It is also interesting to note that the Spigelman report found that, having commissioned research to be done about the support for a proposed referendum which has only just been announced, that fewer than 30 per cent of voters can be said to feel a sufficiently strong commitment at this time to the idea of recognising local government to provide high confidence they would support it at a referendum. So as we are at this late stage, where every indicator, including that of the AEC itself, is saying that a truncated period in which to prepare all of the information for a referendum would expose the referendum to risk of insufficient information being made available, I think it is eminently reasonable that we do not suspend that provision which puts a cap on the amount of money that can be spent because in this particular circumstance, where we have a budget coming in tonight that is going to show I think Labor's 20th deficit in a row and show that we are in a fiscally constrained period, it is economically irresponsible to be spending money outside of the provisions already contained in the Referendum (Machinery Provisions) Act to ensure that information is properly sent out to the electors of Australia to make up their minds one way or another.

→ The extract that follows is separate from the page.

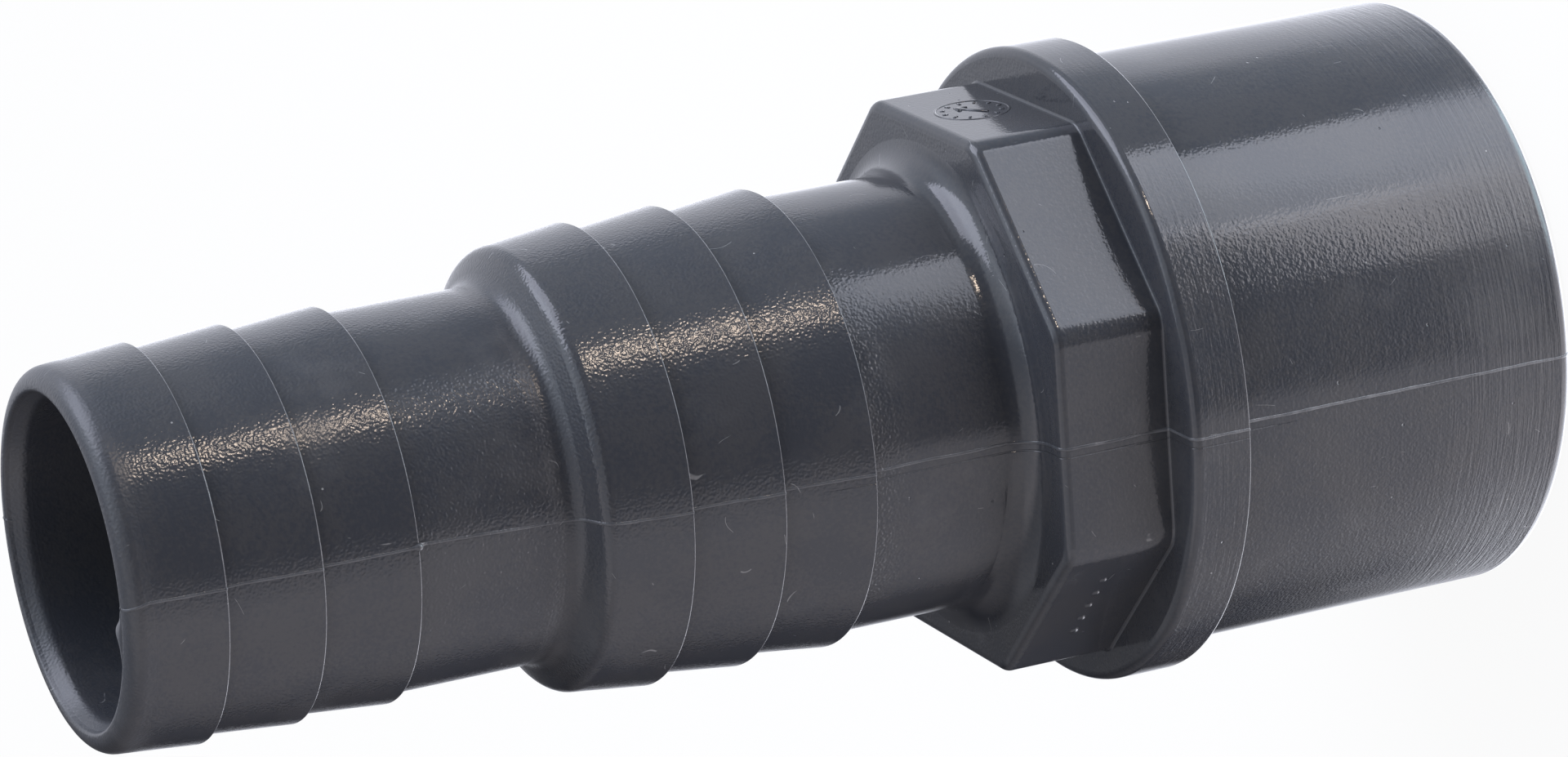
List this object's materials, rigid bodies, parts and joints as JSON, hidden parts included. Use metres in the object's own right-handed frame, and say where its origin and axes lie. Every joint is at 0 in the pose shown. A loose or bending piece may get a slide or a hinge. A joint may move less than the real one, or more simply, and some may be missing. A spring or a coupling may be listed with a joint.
{
  "type": "solvent weld coupling",
  "caption": "Dark grey moulded pipe coupling: glued spigot with a pipe socket inside, stop flange, octagonal wrench collar, and a barbed hose tail stepped for a large and a small hose.",
  "frame": {"origin": "centre of the spigot's end face, on which the part stands", "axes": "+Z along the axis towards the hose tail; -Y and +Y towards the mould's parting line, in the middle of two opposite flats of the collar"},
  "size_m": [0.054, 0.054, 0.123],
  "materials": {
    "pvc": "dark grey moulded PVC-U, glossy, with a fine orange-peel"
  },
  "bodies": {
    "root": {"coupling": "pvc"}
  },
  "joints": []
}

In concluding my remarks in this second reading debate, we will be moving two amendments in the consideration in detail stage. The first relates to the need to continue to send—that is, post—the yes/no case to every elector and the second amendment is to remove the provision that would suspend the provisions of section 11(4). In speaking in this second reading debate I have foreshadowed the amendments we will move because the coalition believes when you are looking at conducting a referendum to alter our Constitution that it is a critically important issue that the Australian people need to be well appraised of, that they need to be properly informed so they can make up their minds, that they should not be subject to expenditure which is not evenly divided between the yes and no cases, and that at a time when we are fiscally restrained it is really economically improper of the government to propose to spend additional money, which presumably they will have to borrow to spend, outside the provisions that are already satisfactorily provided for in the existing legislation.
5:25 pm
Mark Dreyfus (Isaacs, Australian Labor Party, Attorney-General) Share this | Link to this | Hansard source
I thank the member for Mackellar for her contribution to the debate on the Referendum (Machinery Provisions) Amendment Bill 2013. Last week the Prime Minister announced that the Australian government will hold a referendum on 14 September to ask Australians to financially recognise local government in our nation's Constitution. If agreed by the Australian people, the amendment will make a modest but important change to our Constitution so that the existing practice of federal government support for local communities is formally recognised in our Constitution. The change would formally recognise the reality of our three-sphere system of government in Australia. The Australian government works closely with local governments every day to deliver vital services to communities, and I expect the referendum proposal will receive broad and bipartisan support in this federal parliament and across the country.
Making two small, sensible amendments the Referendum (Machinery Provisions) Amendment Bill 2013 helps to ensure that electors are able to make an informed vote in the referendum. These amendments will allow for stronger, more efficient communication with Australian electors. This bill implements the government response to two recommendations made by the then House of Representatives Standing Committee on Legal and Constitutional Affairs in its 2009 report A time for change: yes/no? It is personally pleasing to be here today as the Attorney-General and Special Minister of State implementing recommendations from a House of Representatives Standing Committee on Legal and Constitutional Affairs report prepared at a time when I served as chair of the committee.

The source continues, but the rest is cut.